3: I would have concerns about building anything with it larger than a five gallon tank due to the stresses you mentioned. Flexible Silicone would be a better option. Another issue, would be that if you build a tank with this method, (Which is not impossible) you would need your glass cut to absolutely EXACT tolerances as the bonding agent can not fill gaps. There needs to be "glass to glass contact". You would also want to rough up the glass in the bonding area a tad to increase adhesion which would be tricky but not impossible. (I would prefer to see this for something such as a tank that would be subject to "high stress") Here is an example of a "low stress" bond that I have done. It is made from an actual Corona bottle, the handle was made separately and then bonded on:










I could see this technology being used to bond a sump to a tank or something similar to that. You could also probably make some really cool Nano tanks. (I'd be willing to try!  )

4am this morning I woke up with a crazy idea: I'm currently in the process of building a new hood for the top of my tank and got the idea of building a cantilever style "lift" to get it up and off the tank for maintenance. Kind of like a fishing tackle box, when you open the lid, the trays inside work off parallel arms that lift them and keep them level. I went to bed trying to figure a way to attach the arms, and I remember somewhere that you can actually bond metal using this stuff, so I may turn down a couple pieces of Aluminum and bond them to the OUTSIDE of the tank to attatch the lift arms to. I'll have to make a mock up of this to prove the concept and do some strength testing on the bond of the Aluminum. I'll keep you posted.

Now.... as far as scratch removal goes.... this is always a sticky one. It IS possible to remove the scratches. As my old Metal Shop teacher used to say "If it was made by man... it can be FIXED by man" It's more of a "SHOULD" it be done. Most of my abrasives I use are diamond based. You can also use aluminum oxide based abrasives. I have used both, and I use the diamond abrasives because they run cooler and last longer. (I use the Aluminum Oxide when the wallet is a little thin too LOL)
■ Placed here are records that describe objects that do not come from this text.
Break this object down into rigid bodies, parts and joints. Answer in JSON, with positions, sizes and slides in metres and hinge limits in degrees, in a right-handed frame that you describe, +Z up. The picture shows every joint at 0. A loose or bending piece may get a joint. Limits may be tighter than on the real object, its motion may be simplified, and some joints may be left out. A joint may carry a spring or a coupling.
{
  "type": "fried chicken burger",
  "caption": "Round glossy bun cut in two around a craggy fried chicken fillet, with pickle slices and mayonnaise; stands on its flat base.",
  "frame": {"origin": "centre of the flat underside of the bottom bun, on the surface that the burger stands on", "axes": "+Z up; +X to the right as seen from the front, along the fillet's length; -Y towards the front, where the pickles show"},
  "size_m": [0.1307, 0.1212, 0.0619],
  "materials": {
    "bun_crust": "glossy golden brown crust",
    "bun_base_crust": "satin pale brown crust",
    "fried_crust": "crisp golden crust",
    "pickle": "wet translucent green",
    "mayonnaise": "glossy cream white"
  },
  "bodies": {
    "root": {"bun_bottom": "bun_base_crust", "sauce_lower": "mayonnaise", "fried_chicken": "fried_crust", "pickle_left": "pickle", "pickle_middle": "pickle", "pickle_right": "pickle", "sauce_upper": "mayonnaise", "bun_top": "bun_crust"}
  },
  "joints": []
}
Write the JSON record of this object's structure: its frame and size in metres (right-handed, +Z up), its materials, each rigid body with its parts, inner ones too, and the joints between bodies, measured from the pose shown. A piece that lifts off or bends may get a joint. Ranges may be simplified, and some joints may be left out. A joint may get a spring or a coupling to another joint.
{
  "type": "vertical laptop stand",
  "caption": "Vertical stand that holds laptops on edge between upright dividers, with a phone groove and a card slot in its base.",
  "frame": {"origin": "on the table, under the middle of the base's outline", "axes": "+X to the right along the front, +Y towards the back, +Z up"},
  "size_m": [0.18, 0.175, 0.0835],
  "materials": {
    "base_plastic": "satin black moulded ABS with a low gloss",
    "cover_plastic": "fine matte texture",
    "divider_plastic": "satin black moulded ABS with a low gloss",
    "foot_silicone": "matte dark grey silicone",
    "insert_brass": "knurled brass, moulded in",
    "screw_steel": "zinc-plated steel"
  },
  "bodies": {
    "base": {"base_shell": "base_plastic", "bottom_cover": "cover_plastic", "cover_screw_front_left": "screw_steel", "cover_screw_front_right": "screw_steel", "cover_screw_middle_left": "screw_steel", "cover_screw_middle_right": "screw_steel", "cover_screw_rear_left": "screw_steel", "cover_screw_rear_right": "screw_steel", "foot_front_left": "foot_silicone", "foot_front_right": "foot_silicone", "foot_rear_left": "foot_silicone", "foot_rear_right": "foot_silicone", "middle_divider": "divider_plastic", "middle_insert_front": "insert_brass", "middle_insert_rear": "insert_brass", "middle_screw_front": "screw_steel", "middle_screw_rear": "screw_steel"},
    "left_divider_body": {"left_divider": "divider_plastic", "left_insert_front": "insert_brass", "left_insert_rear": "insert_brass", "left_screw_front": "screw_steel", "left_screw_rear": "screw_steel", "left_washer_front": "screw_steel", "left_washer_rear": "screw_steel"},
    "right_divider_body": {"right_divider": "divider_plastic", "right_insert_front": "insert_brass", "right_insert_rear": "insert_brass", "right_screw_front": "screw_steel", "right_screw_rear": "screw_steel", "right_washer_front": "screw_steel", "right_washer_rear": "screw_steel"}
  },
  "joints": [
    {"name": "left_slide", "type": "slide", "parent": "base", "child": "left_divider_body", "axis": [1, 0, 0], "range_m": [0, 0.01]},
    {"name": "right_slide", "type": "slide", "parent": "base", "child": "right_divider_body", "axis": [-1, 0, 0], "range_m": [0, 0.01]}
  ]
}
The problem with scratches on FLAT panels of glass is that the only way to remove them is to grind down through them, and then restore the glass to a polish. On a flat panel, to keep it optically correct, you would have to grind the ENTIRE surface down past the scratches, and then polish back to a shine. If you were to abrade the area where the scratch was, and then polish it, it would cause a "Lens effect". One only has to look at a pair of bifocal eyeglasses to see the effect of changing the shape of a piece of glass. I would suggest leaving well enough alone. You COULD use the old antique dealer's trick of hiding scratches by using "nose grease" or some type of oil (Vegetable... etc.) And FYI, nose grease: run your finger along side your nose where it meets your face... that's nose grease. It hides a lot of scratches or makes them less visible by ever so slightly filling the scratch and changing the optics. Obviously this would only work for the outside of a tank...

I hope I didn't shoot down all your hopes! I could definitely envision a cool little nano tank however, bonded together with no silicone and complete with rounded over and polished corners.